Belinea is a German manufacturer of PCs, notebooks and computer monitors.

History
The name Belinea was first used as a brand of computer monitors manufactured by Maxdata, which were primarily sold in Europe. The name first appeared in 1991. Belineas are known for their unique appearance with a big blue power button and three grey control buttons. Belinea model numbers are usually two-digit triplets, e.g. "10 20 20" (A 15" CRT model). Belinea monitors were market leader in Germany. Maxdata also manufactured computer units and notebook computers under the Belinea brand.

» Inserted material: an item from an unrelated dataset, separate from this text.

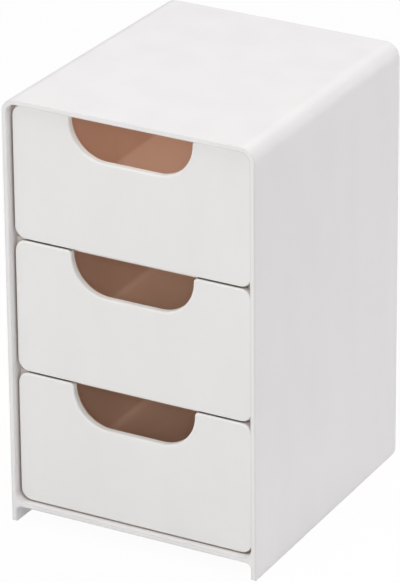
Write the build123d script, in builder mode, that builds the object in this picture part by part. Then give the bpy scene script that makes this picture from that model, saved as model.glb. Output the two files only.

In June 2008, Maxdata, formerly Germany's largest computer manufacturer, filed for insolvency proceedings at the Local Court in Essen. The company had suffered a heavy decline in turnover and results. Despite a restructuring initiative introduced in 2006 the turnaround could not be achieved in 2007 or in the first half of 2008 leading to the winding up of proceedings.

After Maxdata fell into bankruptcy, German computer manufacturer and e-tailer Brunen IT Group bought the Belinea brand. In late 2008, Belinea GmbH, now a subsidiary of Brunen IT, was founded. Belinea GmbH continues to develop and manufacture new computers, notebooks and displays under the Belinea brand.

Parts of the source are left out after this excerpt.